You are off by a factor of 10. 36.111 KWh = 36,111 Wh. 

A 6V Trojan T125 can provide 240 Ah and weighs 66 pounds.

36,111Wh/6V = 6018.5 Ah. Divide that by the amount available in each battery (240 Ah) and you will need 25 batteries each weighing 66 pounds. Thus you would need 1,655 pounds of batteries to provide the same amount of energy in a gallon of gasoline.

Of course this is all purely theoretical because there is no way to tap into all the energy contained within a gallon of gasoline.

In practical terms, a generator will produce about 5 KWh per gallon of gasoline. Redoing the math would then lead us to (using the same battery):

5,000 KWh/6V = 833 Ah 
833Ah/240Ah (in the battery) = 4 batteries 
4 batteries X 66 pounds = 264 pounds

So you would need 264 pounds of batteries to capture the energy given off by a gallon of gasoline burned in a generator.

Whistler


----------



## wy_white_wolf (Oct 14, 2004)

> ...Of course this is all purely theoretical because there is no way to tap into all the energy contained within a gallon of gasoline...

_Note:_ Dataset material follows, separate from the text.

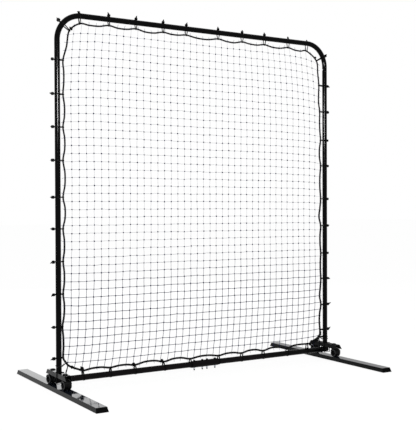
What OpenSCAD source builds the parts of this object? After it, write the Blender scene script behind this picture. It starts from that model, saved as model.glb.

This also applies to batteries. 80% is tha absolute maximun that should be discharged too. 50% if you want anything that respembles a life span for them. Recomended is only 20%.


----------



## watcher (Sep 4, 2006)

whistler said:


> You are off by a factor of 10. 36.111 KWh = 36,111 Wh.


Thanks for catching it. That's why I always show my work. Its so easy to slip a decimal incorrectly.


----------



## fantasymaker (Aug 28, 2005)

If I figger about 25 percent efficacy for fuel and 80 for electricity with a 25 percent storage factor Id be in the neighborhood?


----------